As of Tuesday, the restaurant review website Yelp had locked A Single Pebble’s page, barring users from posting new reviews.
“This business recently received increased public attention, which often means people come to this page to post their views on the news rather than actual consumer experiences with the business,” a Yelp message on the page said. “We’ve temporarily disabled the posting of content to this page as we work to investigate the content you see here reflects actual consumer experiences rather than the recent events.”
‘Very fast-paced and very lawless’
McCadden also found herself on the receiving end of some of the anger. People unearthed her full name and personal information, she said, and she started to receive angry messages. On Reddit, some users accused her of posting the video for attention and lying about Jasper’s status as a service dog.
“Ok let’s ruin a local POC owned business to score some Internet points instead of handling this like an adult,” one Reddit user wrote sarcastically.

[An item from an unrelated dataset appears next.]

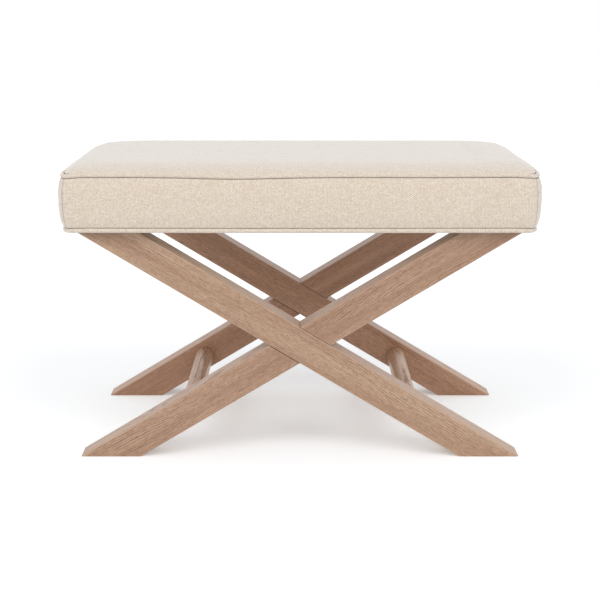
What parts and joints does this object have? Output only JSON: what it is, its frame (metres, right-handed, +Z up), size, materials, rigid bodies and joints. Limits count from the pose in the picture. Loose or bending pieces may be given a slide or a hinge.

“Who would ever want to open a restaurant or any business in Burlington?” another wrote. “Jesus Christ, you have to be absolutely perfect in every way or else the public virtually throws rotten vegetables at you. This is so exhausting and pathetic.”
McCadden had neither expected nor wanted the response that erupted, she said, emphasizing that the restaurant was one of her favorite places to eat.
On Monday, she removed the video of her encounter with Sampson and uploaded another in which she asked viewers not to “review bomb” the restaurant. She also called Google tech support, seeking to stem the flood of negative reviews about A Single Pebble.
“I want them to be educated,” she said in Monday’s video. “I don’t want them to suffer.”
She also plans to post more videos just for friends and family to see instead of making them public.
“Social media is a very fast-paced and very lawless place,” she said.